A man from Mission, Texas, dragged his helpless female German shepherd dog behind his motorized scooter for two whole blocks to the horror of his neighborhood. A local woman happened to be driving past at the same time; she caught the horrendous act of animal cruelty on camera.
Melissa Torrez was leaving her home when she spotted Mario Cardona, 61, dragging his dog behind his scooter. She bravely confronted him. At the sight of the dog being hauled along the rough sidewalk on her side, padding at the concrete in an attempt to regain her footing, Melissa whipped out her mobile phone and began filming.
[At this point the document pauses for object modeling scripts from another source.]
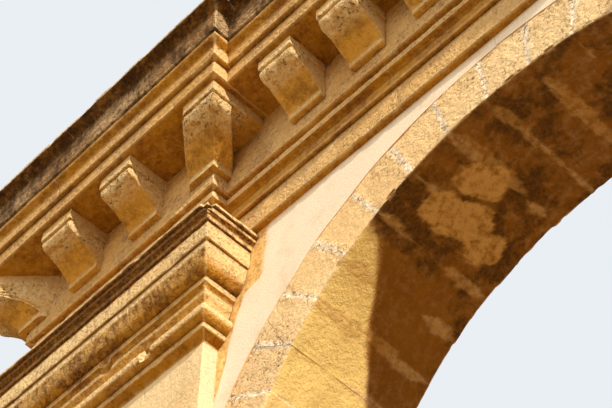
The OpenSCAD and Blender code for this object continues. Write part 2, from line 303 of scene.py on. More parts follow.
def along(path, closed, outline, step, joints, ends=None):
    """Rows of points of a course that follows the path, and each row's depth, block and arris."""
    out, z = outline[:, 0], outline[:, 1]
    ends = out if ends is None else ends
    rows, depth, block, arris = [], [], [], []
    count = len(path) if closed else len(path) - 1
    first_block = 0
    for k in range(count):
        p, q = path[k], path[(k + 1) % len(path)]
        axis = 0 if abs(q[0] - p[0]) > abs(q[1] - p[1]) else 1
        d = 1.0 if q[axis] > p[axis] else -1.0
        side = p[1 - axis] + p[3 - axis] * out if p[3 - axis] else q[1 - axis] + q[3 - axis] * out
        sharp_a, sharp_b = d * p[2 + axis] < 0, d * q[2 + axis] > 0
        a = d * (p[axis] + p[2 + axis] * ends) + ARRIS * sharp_a
        b = d * (q[axis] + q[2 + axis] * ends) - ARRIS * sharp_b
        core_a, core_b = a.max() + CORE_CLEAR, b.min() - CORE_CLEAR
        new = []
        if core_b - core_a > CORE_MIN:
            n = max(1, math.ceil((core_a - a.min()) / step))
            new += [(a + (core_a - a) * i / n, 0.0, 0, float(i == 0 and sharp_a)) for i in range(n)]
            for s, g, blk in marks(core_a, core_b, step, [d * j for j in joints[axis]]):
                new.append((np.full(len(out), s), g, blk, 0.0))
            n = max(1, math.ceil((b.max() - core_b) / step))
            last = new[-1][2]
            new += [(core_b + (b - core_b) * i / n, 0.0, last, float(i == n and sharp_b))
                    for i in range(1, n + 1)]
        else:
            n = max(2, math.ceil((b - a).max() / step))
            new = [(a + (b - a) * i / n, 0.0, 0, float(i == 0 and sharp_a or i == n and sharp_b))
                   for i in range(n + 1)]
        concave_end = d * q[2 + axis] < 0
        if concave_end and (closed or k < count - 1):
            new = new[:-1]
        for s, g, blk, arr in new:
            row = np.empty((len(out), 3))
            row[:, axis], row[:, 1 - axis], row[:, 2] = d * s, side, z
            rows.append(row)
            depth.append(g)
            block.append(first_block + blk)
            arris.append(arr)
        first_block += new[-1][2] + 1
    return np.array(rows), np.array(depth), np.array(block), np.array(arris)


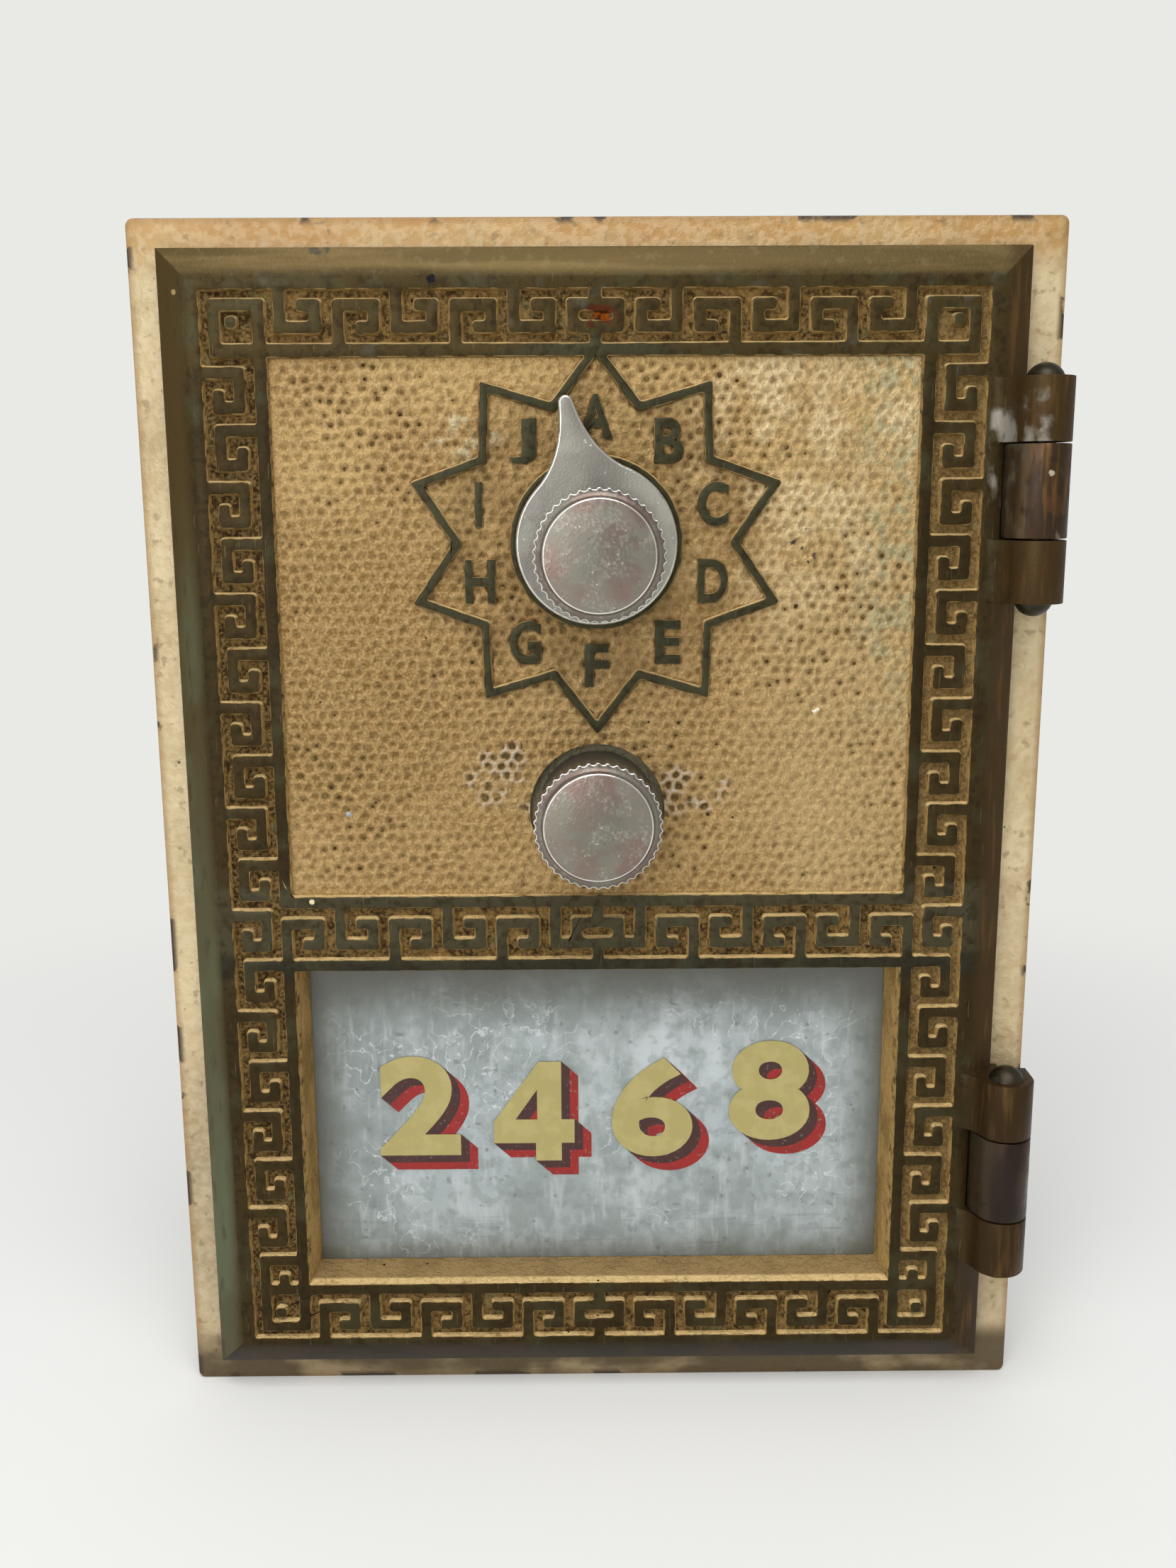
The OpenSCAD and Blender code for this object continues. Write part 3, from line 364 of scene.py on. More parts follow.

But Cardona kept going. He shouted across to the young woman to “mind my own business,” Melissa said. “It’s his dog, he can do whatever he wants.”
A distraught Veronica Torrez, Melissa’s mother, was deeply affected by the troubling footage. “All I see when I close my eyes is her little face,” she shared, “trying to gasp for air. So helpless!”
“I wanted to do all those things,” she admitted, “but I had to think with my mind and not my emotions.”
Veronica was overwhelmingly proud of her daughter’s actions. “I’m so proud of Melissa, that she exposed him in this way,” she shared, “that she actually confronted him. A lot of people just turn away,” Veronica continued, “they just pretend like they didn’t see.”
Others hailed Melissa as a hero for calling the cops and exposing Cardona on social media. The video footage quickly went viral, proving that for every public act of animal cruelty, there are thousands who will stand against it; here’s hoping Melissa’s gumption catches on.
Hundreds of calls from concerned residents to the Mission police station provoked them into swift action against the animal cruelty complaint. Cardona was charged with a Class A misdemeanor, and a judge set his bond at $10,000. “We had the welfare of the dog to be concerned about,” Lt. Tittle said. “We had to nip it in the bud.”
G2 was taken into Animal Control’s custody the same day that Cardona was arrested. Immediate reports claimed that the German shepherd was healthy and doing well. But the best news? The dog was quickly adopted by “self-styled cowboy priest” Father Roy Snipes of Our Lady of Guadalupe Catholic Church in Mission.
To mark a new beginning, Snipes gave the dog a new name, “Ceniza,” and even planned to bring the pup into mass to meet his congregation.